Turkish Shepherds Salad (Printable)

Bright Turkish salad with tomatoes, cucumbers, herbs and lemon-olive dressing. Ready in 15 minutes.

# What You'll Need:

→ Vegetables

01 - 3 medium ripe tomatoes, diced
02 - 2 Persian cucumbers or 1 English cucumber, diced
03 - 1 small red onion, finely chopped
04 - 1 green bell pepper, diced
05 - 1/2 cup fresh flat-leaf parsley, finely chopped
06 - 2 tablespoons fresh mint, finely chopped (optional)

→ Dressing

07 - 3 tablespoons extra virgin olive oil
08 - 1 1/2 tablespoons freshly squeezed lemon juice
09 - 1 teaspoon red wine vinegar (optional)
10 - 1/2 teaspoon sea salt, to taste
11 - 1/4 teaspoon freshly ground black pepper

→ Garnish

12 - 1/3 cup crumbled feta cheese
13 - 6 to 8 pitted Kalamata olives

# How To Make It:

01 - Combine diced tomatoes, cucumbers, red onion, green bell pepper, parsley, and mint in a large bowl.
02 - In a small bowl, whisk together olive oil, lemon juice, red wine vinegar if using, salt, and black pepper until fully blended.
03 - Pour dressing over the vegetable mixture and gently toss to ensure even coating.
04 - Taste and adjust salt or lemon juice as needed.
05 - Transfer salad to a serving platter, sprinkling with crumbled feta and Kalamata olives if desired.

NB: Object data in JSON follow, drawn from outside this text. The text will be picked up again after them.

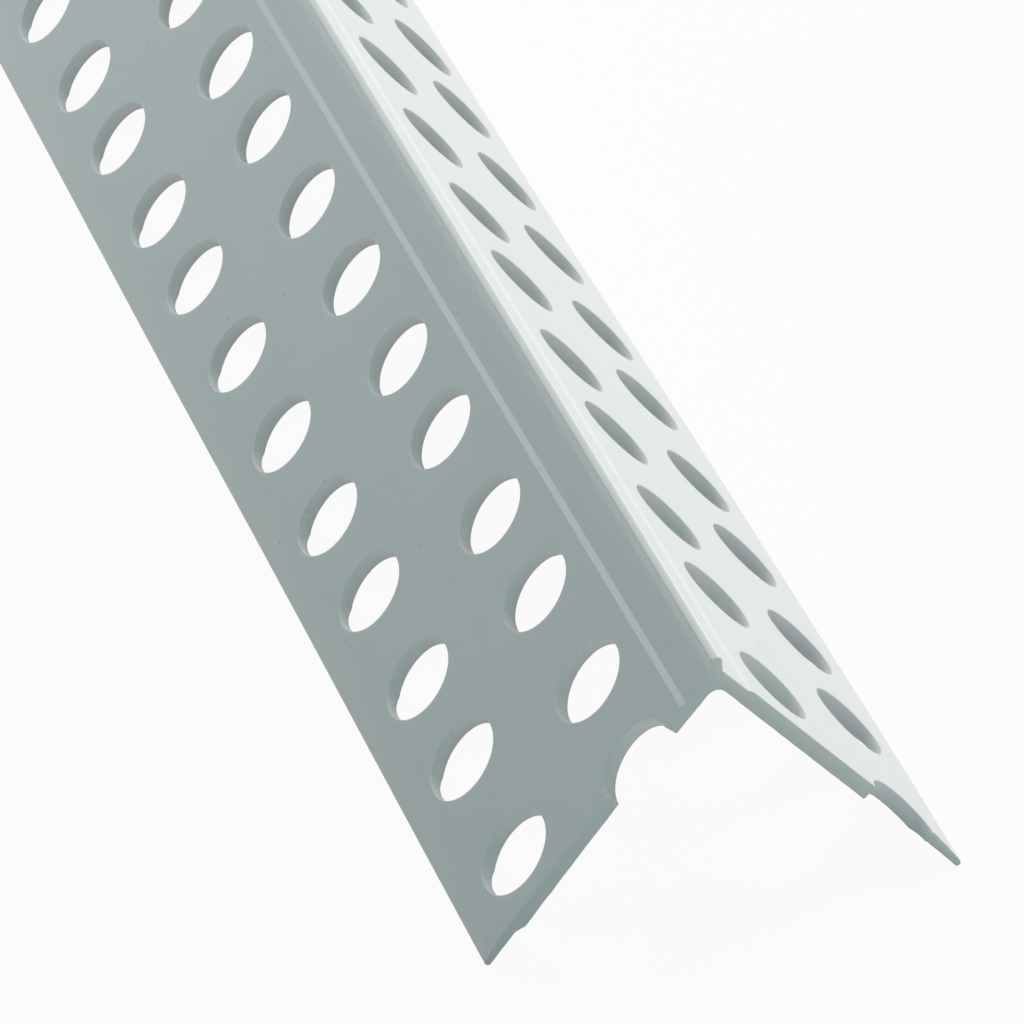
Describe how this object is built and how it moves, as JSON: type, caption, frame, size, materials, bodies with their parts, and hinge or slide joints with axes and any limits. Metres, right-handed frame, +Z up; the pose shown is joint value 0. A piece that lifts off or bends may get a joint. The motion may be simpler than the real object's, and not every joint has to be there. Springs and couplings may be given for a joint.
{
  "type": "corner bead",
  "caption": "Perforated PVC edge trim for a plastered outside corner: two thin punched legs meeting at a raised rib nose.",
  "frame": {"origin": "middle of the length, on the floor plane, straight under the nose", "axes": "+Y along the length from the pictured cut end to the far end, +Z up through the nose, the left leg towards -X"},
  "size_m": [0.0324, 2.5, 0.0195],
  "materials": {
    "pvc": "satin, smooth extruded white PVC"
  },
  "bodies": {
    "root": {"corner_bead": "pvc"}
  },
  "joints": []
}
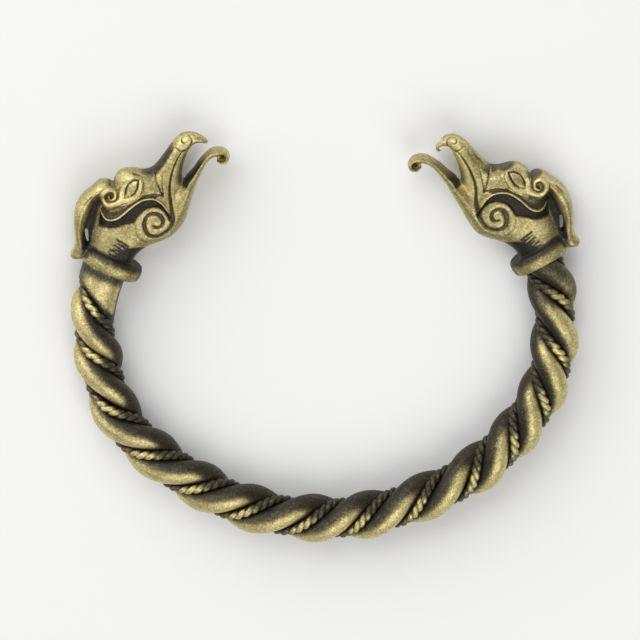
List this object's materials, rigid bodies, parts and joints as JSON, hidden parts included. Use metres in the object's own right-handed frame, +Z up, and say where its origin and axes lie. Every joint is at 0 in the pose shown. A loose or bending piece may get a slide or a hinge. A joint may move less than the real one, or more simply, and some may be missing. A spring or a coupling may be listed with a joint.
{
  "type": "arm ring",
  "caption": "Open arm ring of twisted bronze strands and fine twisted wires, with a cast beast head with open beaks and a mane on each end.",
  "frame": {"origin": "on the surface it lies on, under the middle of the ring's bounding box", "axes": "the ring lies flat in XY, +Z up; the opening between the heads faces +Y; +X is to the right as the picture shows it, from the left head to the right head"},
  "size_m": [0.0792, 0.0658, 0.0089],
  "materials": {
    "head_bronze": "antique bronze, satin, dark patina in the recesses",
    "strand_bronze": "antique bronze, satin and finely pitted, dark patina on the inner side",
    "wire_bronze": "antique bronze, dark patina between the turns"
  },
  "bodies": {
    "root": {"head_left": "head_bronze", "head_right": "head_bronze", "thick_strand_1": "strand_bronze", "thick_strand_2": "strand_bronze", "twisted_wire_1": "wire_bronze", "twisted_wire_2": "wire_bronze"}
  },
  "joints": []
}
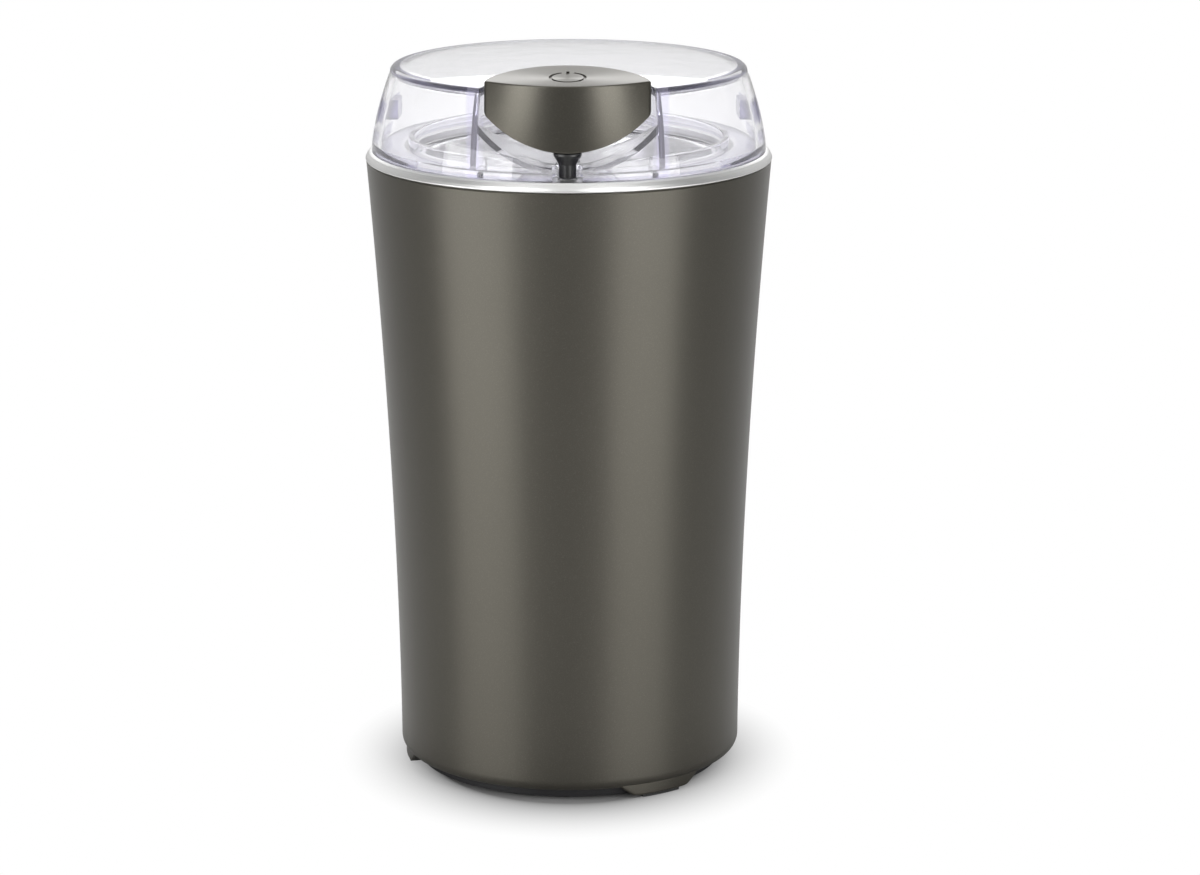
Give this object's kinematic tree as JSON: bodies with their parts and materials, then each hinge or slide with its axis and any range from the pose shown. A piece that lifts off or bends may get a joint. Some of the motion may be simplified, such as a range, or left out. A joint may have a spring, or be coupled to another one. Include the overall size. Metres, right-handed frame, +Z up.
{
  "type": "electric spice grinder",
  "caption": "Upright electric spice and coffee grinder: tapered housing, steel bowl with spinning blade, clear lift-off lid with a press button in its front.",
  "frame": {"origin": "centre of the base, on the surface it stands on", "axes": "+Z up along the shaft, -Y towards the button at the front, +X to the right seen from the front"},
  "size_m": [0.098, 0.098, 0.1762],
  "materials": {
    "body_paint": "satin metallic grey paint",
    "button_paint": "satin metallic grey paint",
    "rubber": "matt",
    "black_plastic": "moulded, fine texture",
    "dark_plastic": "moulded, fine texture",
    "white_plastic": "moulded, satin",
    "red_plastic": "moulded, glossy",
    "clear_plastic": "clear polished plastic",
    "ring_steel": "brushed along the rim",
    "bowl_steel": "deep drawn, satin",
    "blade_steel": "ground",
    "screw_steel": "zinc plated",
    "spring_steel": "drawn wire, bright",
    "lamination": "stacked sheets",
    "copper": "enamelled winding",
    "bronze": "sintered",
    "cast_aluminium": "die cast",
    "carbon": "pressed carbon",
    "capacitor_case": "moulded case"
  },
  "bodies": {
    "housing": {"outer_shell": "body_paint", "foot_pads": "rubber", "base_plate": "black_plastic", "base_screws": "screw_steel", "cord_gland": "rubber", "capacitor": "capacitor_case", "top_ring": "ring_steel", "bowl": "bowl_steel", "rim_gasket": "rubber", "bowl_carrier": "dark_plastic", "shaft_seal": "rubber", "upper_bearing": "bronze", "lower_bearing": "bronze", "stator_core": "lamination", "field_coils": "copper", "upper_bracket": "cast_aluminium", "lower_bracket": "cast_aluminium", "motor_bolts": "screw_steel", "rubber_mounts": "rubber", "mount_screws": "screw_steel", "brush_holders": "bronze", "carbon_brushes": "carbon", "brush_springs": "spring_steel", "switch_body": "black_plastic", "switch_bracket": "screw_steel", "switch_screws": "screw_steel", "bracket_screw": "screw_steel", "rod_spring": "spring_steel"},
    "rotor": {"blade_collar": "bowl_steel", "blade": "blade_steel", "blade_nut": "blade_steel", "motor_shaft": "screw_steel", "armature_core": "lamination", "armature_windings": "copper", "commutator": "copper", "cooling_fan": "white_plastic"},
    "lid": {"lid_cover": "clear_plastic", "button_spring": "spring_steel"},
    "button": {"power_button": "button_paint", "button_plunger": "black_plastic"},
    "rod": {"switch_rod": "white_plastic"},
    "lever": {"switch_lever": "spring_steel"},
    "pin": {"switch_pin": "red_plastic"}
  },
  "joints": [
    {"name": "lid_lift", "type": "slide", "parent": "housing", "child": "lid", "axis": [0, 0, 1], "range_m": [0, 0.04]},
    {"name": "button_press", "type": "slide", "parent": "lid", "child": "button", "axis": [0, 0, -1], "range_m": [0, 0.0032], "stiffness_N_per_m": 500, "springref_m": -0.004, "deforming": ["button_spring"]},
    {"name": "rotor_spin", "type": "hinge", "parent": "housing", "child": "rotor", "pos_m": [0, 0, 0.1], "axis": [0, 0, 1], "continuous": true},
    {"name": "rod_slide", "type": "slide", "parent": "housing", "child": "rod", "axis": [0, 0, -1], "range_m": [0, 0.0032], "deforming": ["rod_spring"]},
    {"name": "lever_tilt", "type": "hinge", "parent": "housing", "child": "lever", "pos_m": [-0.011, -0.03245, 0.0881], "axis": [0, 1, 0], "range_deg": [0, 10.21]},
    {"name": "pin_press", "type": "slide", "parent": "housing", "child": "pin", "axis": [0, 0, -1], "range_m": [0, 0.00107]}
  ],
  "couplings": [
    {"joint": "rod_slide", "follows": "button_press", "ratio": 1},
    {"joint": "lever_tilt", "follows": "button_press", "rad_per_m": 55.429},
    {"joint": "pin_press", "follows": "button_press", "ratio": 0.33}
  ]
}
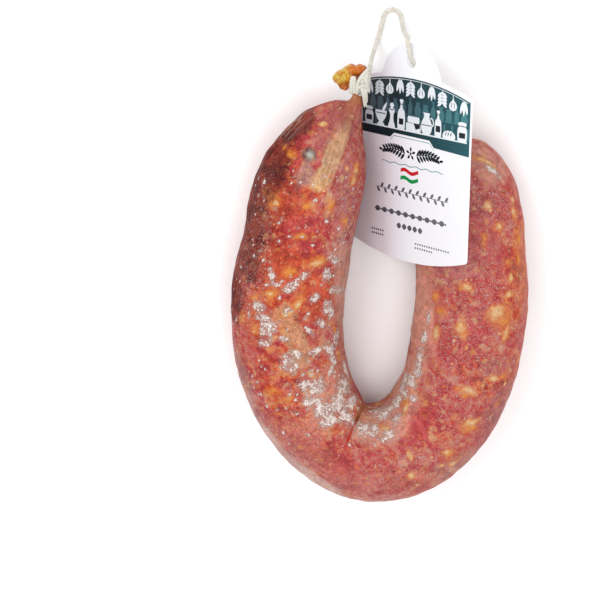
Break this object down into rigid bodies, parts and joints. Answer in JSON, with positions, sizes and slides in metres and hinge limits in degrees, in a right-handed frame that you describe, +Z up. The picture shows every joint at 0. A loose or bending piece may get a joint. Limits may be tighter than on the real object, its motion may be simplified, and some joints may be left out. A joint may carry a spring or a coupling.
{
  "type": "curved dry salami with a hang tag",
  "caption": "Curved dry-cured salami in a wrinkled natural casing, tied at both ends with twine that carries a card hang tag, lying flat.",
  "frame": {"origin": "middle of the lying salami's footprint with its hang tag, on the surface that it lies on; the hanging loop isn't counted", "axes": "+Z up out of the face that shows, +Y from the bend towards the two tied ends, +X from the limb whose tied end shows towards the limb under the tag"},
  "size_m": [0.1143, 0.1924, 0.0504],
  "materials": {
    "casing": "natural casing over coarse red meat and cream fat, dry satin, with white mould and fine wrinkles",
    "twine": "undyed cotton twine, matt",
    "card": "white coated card, glossy, with a printed dark band"
  },
  "bodies": {
    "root": {"salami": "casing", "tie_left": "twine", "tie_right": "twine", "string_loop": "twine", "tag": "card"}
  },
  "joints": []
}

Serve immediately.

# Expert Hints:

01 -
  • The freshness of the vegetables and the tart lemon juice feel like sunshine in a bowl.
  • It's the easiest way to add a burst of color and crunch to any meal, and cleanup is a breeze.
02 -
  • Overmixing the salad can make the tomatoes mushy and the cucumbers weep out too much water—gently does it.
  • Letting the salad sit too long before serving dulls both the flavor and crispness—a last-minute toss is the secret.
03 -
  • If your tomatoes are a bit pale, a pinch of sugar helps coax out their sweetness.
  • Using both fresh parsley and mint adds layers of flavor that transform the whole dish.